There are genetic disparities in the Latinx community because there is little genetic data and studies done for Latinx people. One of the biggest barriers is awareness and access in the Latinx community. (Journal of Genetic Counseling) This totally made sense to me. Both times I received genetic counseling they seemed extremely interested in getting my family to also get genetic testing, at no cost. Which felt weird, because I had some bumps with my own insurance to cover the testing (which they eventually did). These disparities for the Latinx community are not just in genetic counseling.
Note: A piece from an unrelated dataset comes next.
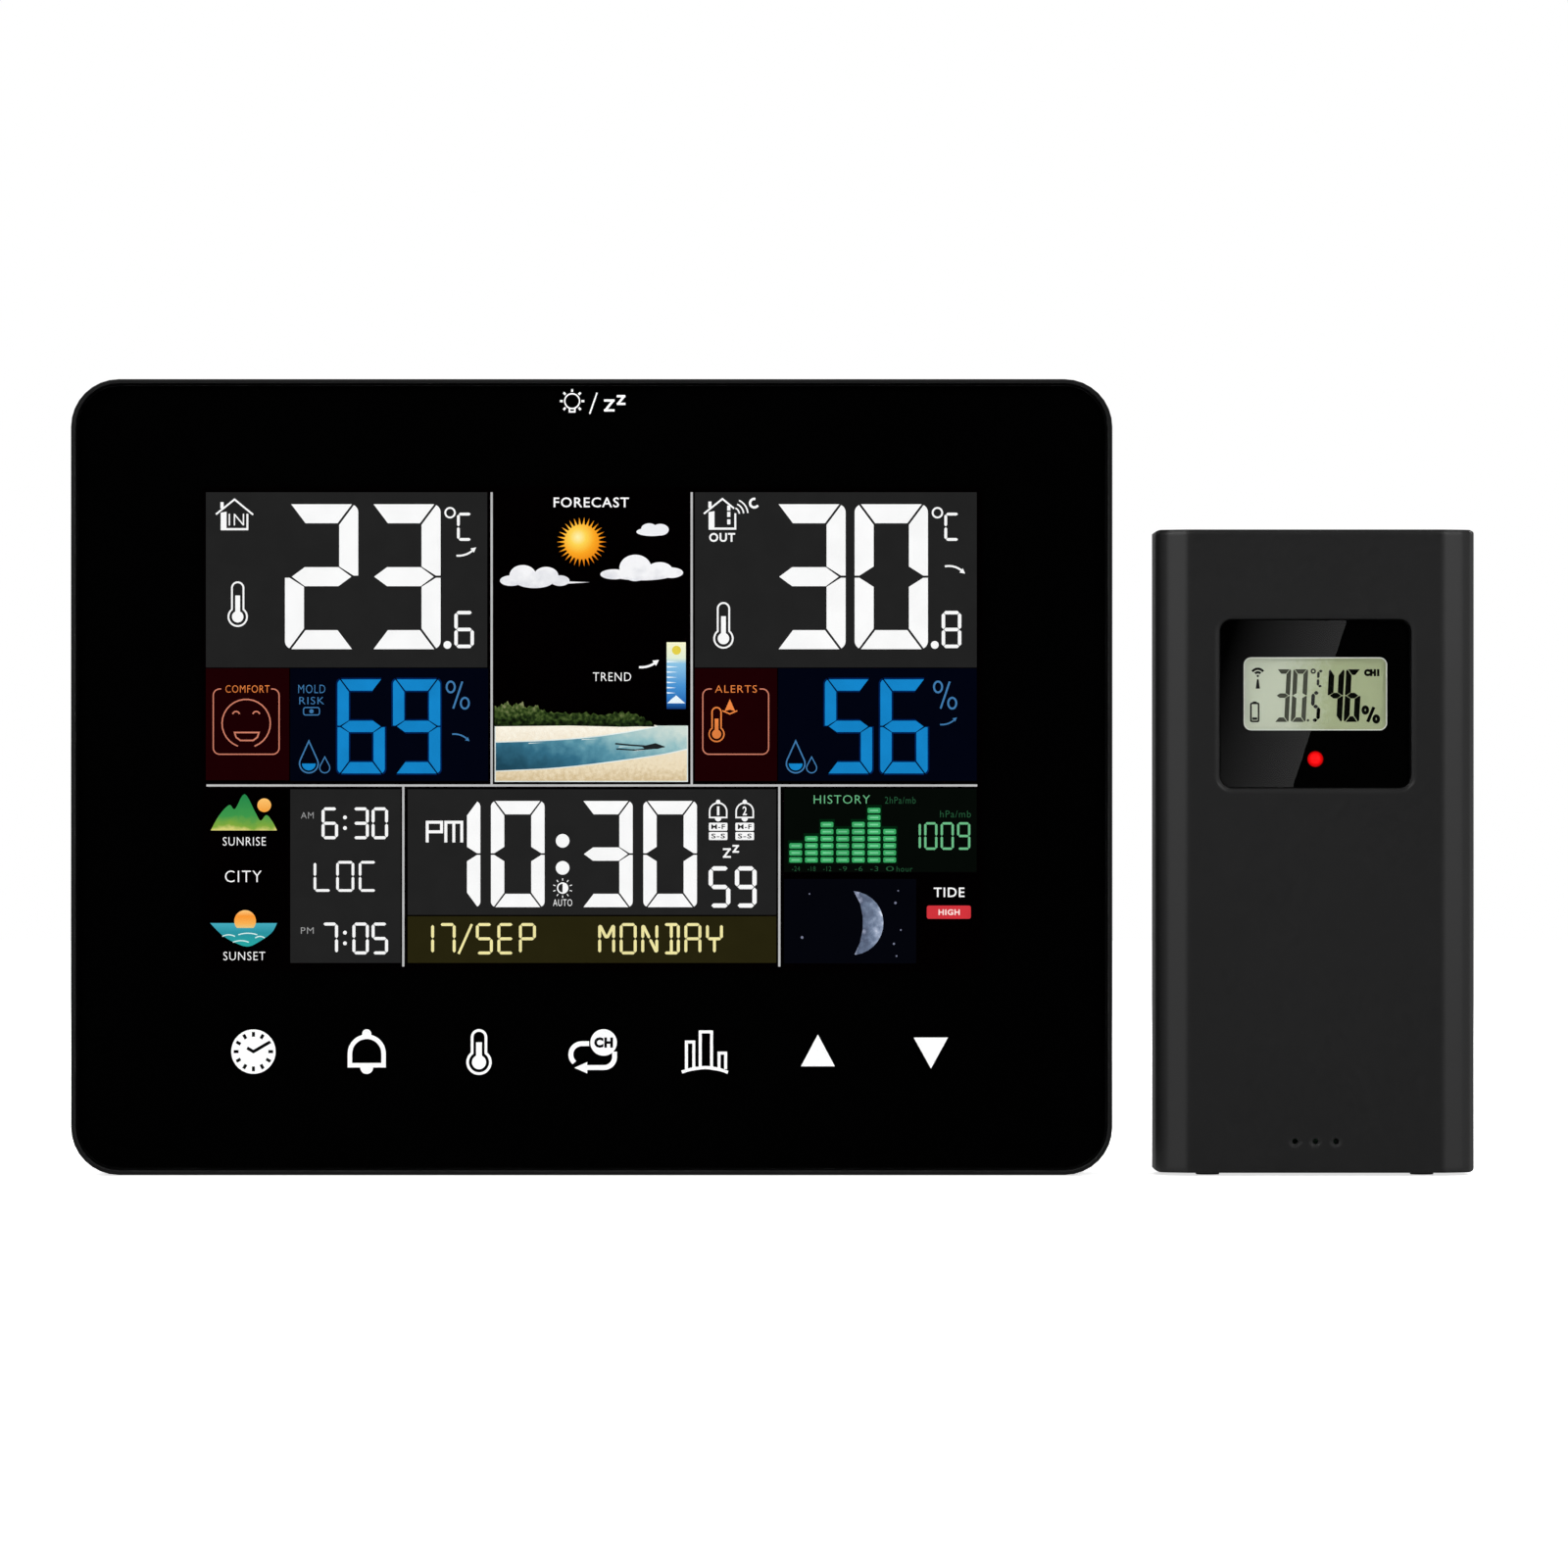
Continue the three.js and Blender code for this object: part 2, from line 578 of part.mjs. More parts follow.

While Latinx people are not considered high risk, breast cancer is the most common diagnosed cancer in Latinx women, it tends to be diagnosed at a later stage, it tends to affect women who are premenopausal (young women), and it has a high mortality rate after diagnosis. My loose interpretation of BRCA VUS is that there are not enough POC of color being tested, being researched, or being educated to determine if are variances are cancer causing or not.


Now, at the recommendation of both oncology teams they have asked me to reach out to my parents and siblings to be tested. They also think that when my littles turn 18, they should be tested. Breast Cancer is the worst, so is being metastatic. If there is a silver lining out there, it’s that, because of mine and my docs’ diligence, I can help my kids and nieces and nephews hopefully avoid the same fate. When someone is diagnosed with cancer, they begin to collect unique stories worth sharing. For me, the stories most worth sharing are those that will help my people and other people of color.